Ces expériences montrent que l’écoféminisme n’est pas qu’un concept théorique, mais une force transformatrice qui s’incarne dans des pratiques concrètes, ancrées dans le terrain et porteuses d’alternatives au modèle dominant.
Une opportunité pour repenser nos politiques environnementales
Aujourd’hui, l’intégration des perspectives écoféministes dans les politiques publiques peut constituer un levier puissant pour répondre aux défis du changement climatique et des inégalités sociales. L’écoféminisme appelle à dépasser les approches purement technocratiques de l’écologie, en tenant compte de la justice sociale, de la diversité des voix et des savoirs, et des dynamiques de pouvoir à l’œuvre dans nos sociétés.
Il suggère de :
- Repenser les politiques agricoles en soutien aux femmes rurales, aux pratiques agroécologiques et aux circuits courts.
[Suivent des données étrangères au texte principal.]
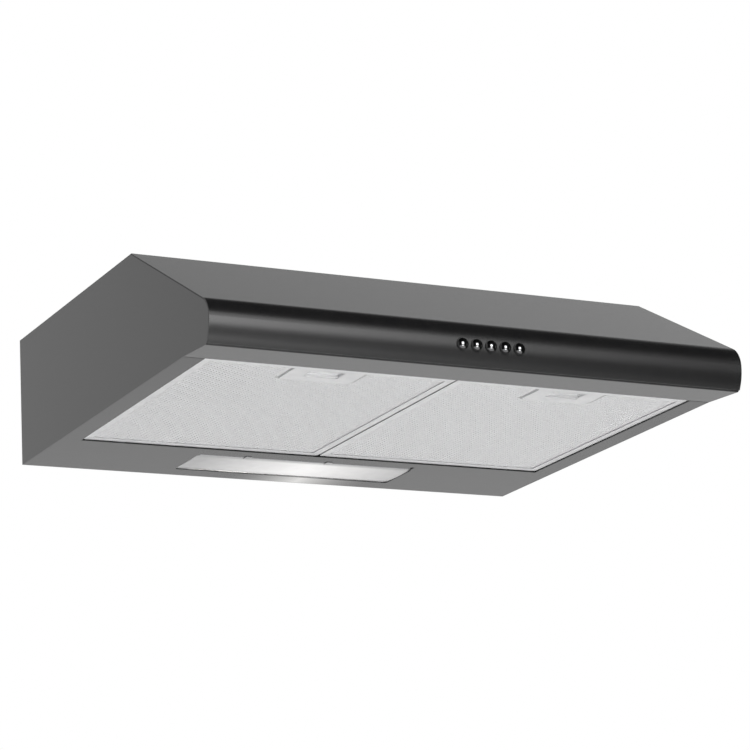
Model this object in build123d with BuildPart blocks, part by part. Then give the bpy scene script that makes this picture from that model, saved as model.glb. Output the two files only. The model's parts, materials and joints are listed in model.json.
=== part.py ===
from build123d import *
from math import asin, cos, degrees, radians, sin, sqrt, tan
import os

os.makedirs("parts", exist_ok=True)

# A 60 cm under cabinet range hood. The origin is the middle of the rear edge of the flat top, where
# wall and cabinet meet. +X is right as seen from the front, +Y points at the wall, +Z is up.

# ---- Driving dimensions, mm ----

# Body
width = 598
depth = 500
height = 140
sheet = 0.8                 # painted steel sheet
lay = 0.1                   # gap between two sheets that lie on each other
panel_seam = 0.5            # open seam between a side panel and the front panel
flange_width = 12
slope_angle = 29.75         # degrees down from the flat top
nose_radius = 24            # tight bend between the slope and the front
fascia_radius = 50          # gentle curve of the front below the nose
nose_height = 23            # foremost line above the underside
fascia_drop = 2             # how far the front panel reaches below the underside
rail_drop = 3.2             # how much lower the front rail's front edge is than the underside
rail_depth = 64             # depth of the front rail, from the front to the filters
lip_height = 4.2            # upturned edge around the filters

# Underside
lamp_panel_depth = 115
filter_width = 274
filter_gap = 2.4            # between the two filters
filter_play = 0.8           # around each filter
filter_thickness = 8.5
filter_recess = 1.2         # the filters sit this far above the underside
filter_wall = 0.6
filter_lip = 8.5
mesh_sheets = 5

# Lamp
lens_length = 260
lens_depth = 62
lens_middle_y = -57
ledge_depth = 11            # shallow recess in front of the diffuser, for a finger
ledge_rise = 1
lamp_height = 34

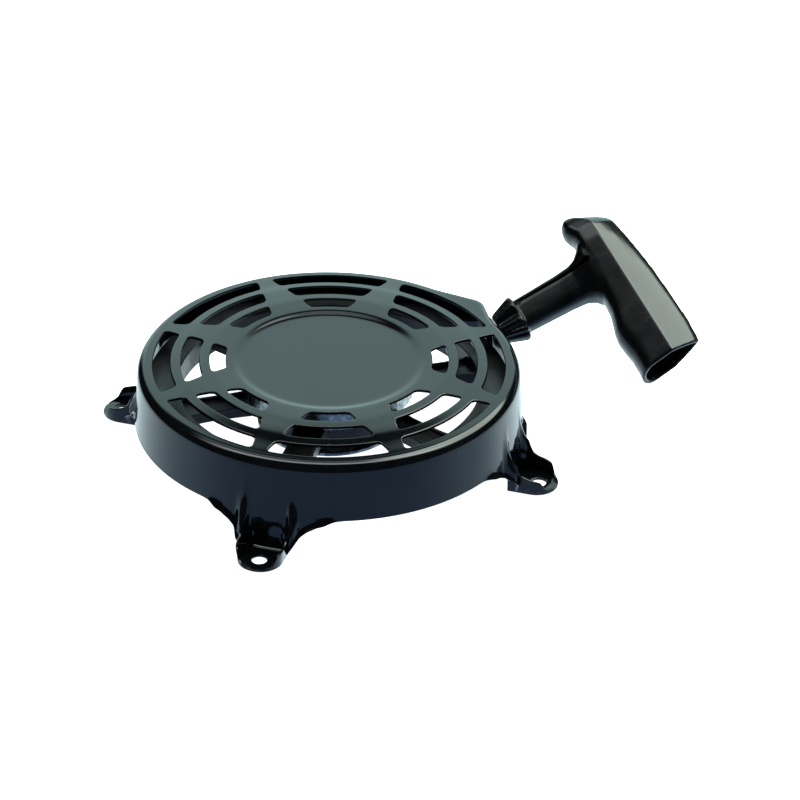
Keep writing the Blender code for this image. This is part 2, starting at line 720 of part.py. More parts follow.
def collar_rings():
    """Rounded rectangles that widen away from the nose and end in a step down to the stem."""
    rings = []
    for s, half_b, half_n in ((NOSE_S, 7.8, 6.8), (13.4, 11.2, 9.2), (14.6, 10.4, 8.4)):
        cut = 2.6
        ring = [(half_b - cut, -half_n), (half_b, cut - half_n), (half_b, half_n - cut), (half_b - cut, half_n)]
        ring += [(-b, -n) for b, n in ring]
        rings.append([(s, b, n) for b, n in ring])
    return rings


def build_grip(material):
    """A moulded T-grip: fluted collar, stem and a hollow bar that is open at its lower end."""
    to_world = grip_matrix()
    grip = object_from(layers(grip_layers(bar_outline(), BAR_HALF_DEPTH, 3.5), to_world), "grip", material)
    stem = layers(grip_layers(stem_outline(), STEM_HALF_DEPTH, 2.0), to_world)
    collar = layers(collar_rings(), to_world)
    joins = [object_from(stem, "join_stem"), object_from(collar, "join_collar")]
    boolean(grip, joins, "UNION")
    cavity_outline = [(66.0, -19.0), (75.0, -18.0), (79.5, -8.0), (81.0, 8.0), (81.4, BAR_END_B + 4)]
    cavity_outline += [(57.4, BAR_END_B + 4), (56.6, 44.0), (59.0, 30.0), (60.0, 12.0), (60.0, -14.0)]
    cavity = layers(grip_layers(cavity_outline, 8.6, 2.0), to_world)
    channel = Matrix.Rotation(math.pi / 2, 4, "Y")
    bore = prism(circle((0, 0), CHANNEL_RADIUS, 14), NOSE_S - 3.0, 62.0, to_world @ channel)
    boolean(grip, [object_from(cavity, "cut_cavity"), object_from(bore, "cut_channel")], "DIFFERENCE")
    return grip


def along_stem(profile, name, steps, material):
    """Turns a profile of (radius, s) about the stem's axis."""
    to_world = grip_matrix() @ Matrix.Rotation(math.pi / 2, 4, "Y")
    return object_from(lathe(profile, steps, closed=False, to_world=to_world), name, material)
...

- Valoriser les métiers du soin, trop souvent précaires et féminisés, comme piliers de la transition écologique.
- Mettre en place une gouvernance écologique inclusive, où les femmes, les minorités et les peuples autochtones ont une voix égale dans les décisions.
Enfin, l’écoféminisme invite à changer notre manière d’habiter la Terre : en cultivant le lien plutôt que la séparation, en construisant ensemble des sociétés résilientes, solidaires et profondément écologiques. Il offre une grille de lecture alternative pour penser l’avenir – un avenir où l’équité, le respect du vivant et la coopération prennent enfin le pas sur l’exploitation, la compétition et la destruction.